Stated exercise =
In the listing that follows, how many lines contain the string "each"? Provide only the number.
--- start Stored data ---
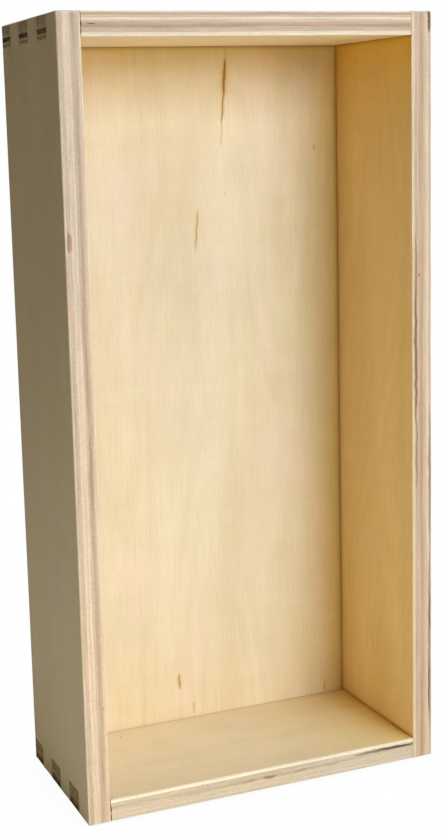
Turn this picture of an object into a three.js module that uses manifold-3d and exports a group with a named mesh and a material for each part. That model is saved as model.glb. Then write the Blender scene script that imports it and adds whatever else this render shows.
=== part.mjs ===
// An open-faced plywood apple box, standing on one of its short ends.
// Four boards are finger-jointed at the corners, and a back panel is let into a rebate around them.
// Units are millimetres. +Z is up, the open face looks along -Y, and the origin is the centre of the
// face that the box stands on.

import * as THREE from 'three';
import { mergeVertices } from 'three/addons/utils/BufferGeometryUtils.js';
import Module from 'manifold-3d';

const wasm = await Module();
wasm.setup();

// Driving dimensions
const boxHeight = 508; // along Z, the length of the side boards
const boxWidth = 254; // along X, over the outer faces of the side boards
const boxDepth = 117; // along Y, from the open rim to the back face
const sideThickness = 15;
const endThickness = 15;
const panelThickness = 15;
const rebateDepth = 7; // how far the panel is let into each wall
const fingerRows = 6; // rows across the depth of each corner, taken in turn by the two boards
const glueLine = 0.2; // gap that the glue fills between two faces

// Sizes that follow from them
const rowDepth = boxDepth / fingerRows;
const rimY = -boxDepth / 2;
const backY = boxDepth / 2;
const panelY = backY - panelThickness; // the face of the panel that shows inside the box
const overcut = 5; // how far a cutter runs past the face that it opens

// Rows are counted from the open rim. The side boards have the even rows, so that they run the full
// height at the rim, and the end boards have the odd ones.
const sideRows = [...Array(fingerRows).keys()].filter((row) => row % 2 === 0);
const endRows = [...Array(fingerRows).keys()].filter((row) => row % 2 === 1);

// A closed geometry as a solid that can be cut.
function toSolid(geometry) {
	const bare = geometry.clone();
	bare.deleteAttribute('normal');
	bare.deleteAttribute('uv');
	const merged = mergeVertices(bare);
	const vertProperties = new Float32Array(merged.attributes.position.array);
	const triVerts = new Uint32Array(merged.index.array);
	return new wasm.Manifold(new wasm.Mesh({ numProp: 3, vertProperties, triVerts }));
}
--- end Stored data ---
Result of this exercise =
3